‘This land after – this land before’
An exhibition of like-minded artists Angus Cameron, Talitha Kennedy and Winsome Jobling is open to view for one weekend at the 19th century building the Euroa Butter Factory in Euroa, Victoria.
Walking through giant gums, screeching cockatoos, grumbling galahs and suspicious magpies. The crunch of brittle leaves and twigs, dry earth, a determined creek. The colours and textures of nature offer the perfect entré to This land after – this land before.

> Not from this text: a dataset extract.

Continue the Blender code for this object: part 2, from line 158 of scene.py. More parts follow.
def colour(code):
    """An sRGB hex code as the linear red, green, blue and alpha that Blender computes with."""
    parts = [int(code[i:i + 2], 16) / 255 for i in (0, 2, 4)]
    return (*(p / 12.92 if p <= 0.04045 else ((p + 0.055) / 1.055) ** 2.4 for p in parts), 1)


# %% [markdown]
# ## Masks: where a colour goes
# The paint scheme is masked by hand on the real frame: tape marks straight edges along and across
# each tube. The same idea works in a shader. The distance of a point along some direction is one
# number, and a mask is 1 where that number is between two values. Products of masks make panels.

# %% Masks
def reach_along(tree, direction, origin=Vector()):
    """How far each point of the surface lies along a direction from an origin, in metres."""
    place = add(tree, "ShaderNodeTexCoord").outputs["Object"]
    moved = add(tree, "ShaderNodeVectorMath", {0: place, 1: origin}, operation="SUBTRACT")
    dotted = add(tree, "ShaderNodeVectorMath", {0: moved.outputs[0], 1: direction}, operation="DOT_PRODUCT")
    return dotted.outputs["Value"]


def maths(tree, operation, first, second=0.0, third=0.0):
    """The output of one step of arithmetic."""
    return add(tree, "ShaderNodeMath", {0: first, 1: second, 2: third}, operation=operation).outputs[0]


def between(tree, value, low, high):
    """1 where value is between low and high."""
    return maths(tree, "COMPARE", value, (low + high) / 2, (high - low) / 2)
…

Of the three artists Jobling is the most familiar with her 2016 survey at MAGNT, featuring in the 2018 Ballarat Biennale of Australian Art plus her decades-long practice experimenting and mastering paper-making with a particular simpatico for native flora, which has garnered international admiration. On the raw red brick wall, with vast ceilings and golden afternoon sun, her pulpy, organic, tactile, scrolls and silhouette forms of handmade paper have a sacred quality. Close attention sights delicate linework, tonal colours, peeling fibrous skins, stains, spots, bleeding – delightfully curious effects. I see trees, a tree of life, fronds reaching out – a network of organisms. The ‘Chatter’ of trees as the artist shows us – trees communicate.
‘I see trees, a tree of life, fronds reaching out – a network of organisms.’

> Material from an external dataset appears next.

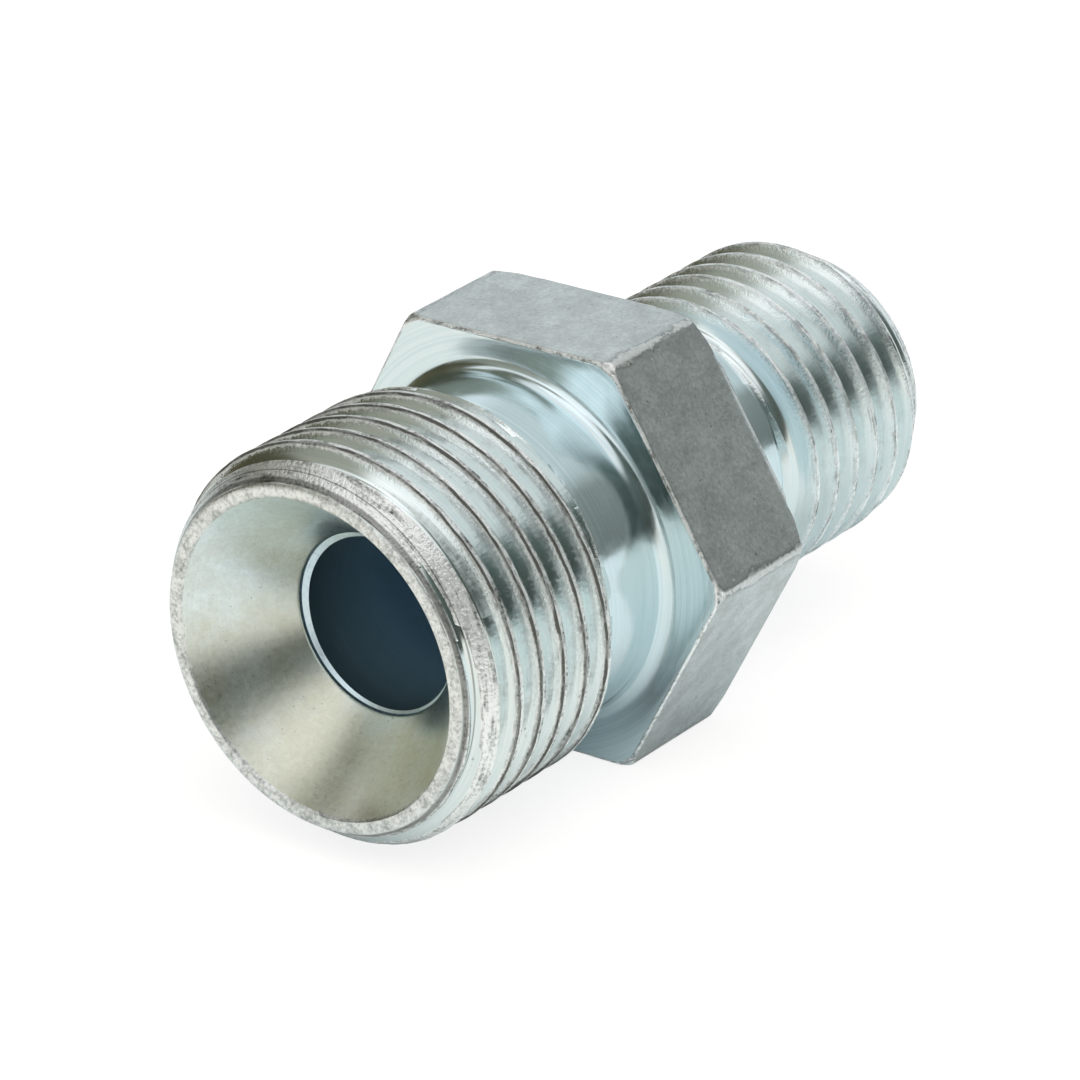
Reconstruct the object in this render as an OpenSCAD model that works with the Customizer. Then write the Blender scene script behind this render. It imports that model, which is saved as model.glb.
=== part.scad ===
// Reducing adapter for hydraulic lines, turned from one piece of hexagon bar.
// A large and a small external thread stand on either side of a hexagon, with a
// relief groove at the foot of each thread, a conical seat in each end and one bore.
// The axis lies along X, the large end points to -X and one flat lies on z = 0.
// Axial places are measured from the face of the large end.

/* [Hexagon] */
// Width across the flats
hex_af = 19; // [18.6:0.1:22]
// Length of the hexagon
hex_len = 6.5; // [5:0.1:10]
// Radius at which the chamfer starts on the face toward the large end
hex_front_r = 10.6; // [10.2:0.05:10.7]
// Angle of that chamfer from the face
hex_front_angle = 45; // [20:1:50]
// Radius at which the chamfer starts on the face toward the small end
hex_rear_r = 9.85; // [9.6:0.05:10.6]
// Angle of that chamfer from the face
hex_rear_angle = 30; // [15:1:45]

/* [Large end] */
// Outer diameter of the large thread
large_d = 18; // [17:0.1:18.6]
// Pitch of the large thread
large_pitch = 1.5; // [1.25:0.25:2]
// Length from the large end's face to the hexagon
large_len = 14; // [12:0.1:20]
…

The industrial details of the factory pair well with Kennedy’s ‘Twig Trees’ which sit atop permanent cement plinths – limbs of the building. Small 3-d soft sculptures made of stitched leather. There is some autonomy to the medium itself as its springs independently to form branches in unexpected ways. Small trees, to fit into one’s hand. To feel a tree. To make a life form from the dead. Clearer in ‘Tricks to make earth into flesh 17’ as the ‘tree’ wraps its trunk (body?) around the red brick, just as nature would reclaim the butter factory itself if left to its own devices.
Cameron, curator, gallerist and artist returning to his practice. An experimental one, but one in tune to his life in nature on Taungurung lands. Printmaking techniques abound in his unique state works on paper that spread in dialogue across floating display ‘walls’. I see surfaces, colours, forms and sense the crunch, all that I experienced within the landscape to get here. And all that I will see as I exit back out into it. This relationship of human structure and mother nature is in the work and in the exhibition space and beyond. Thought provoking serendipity.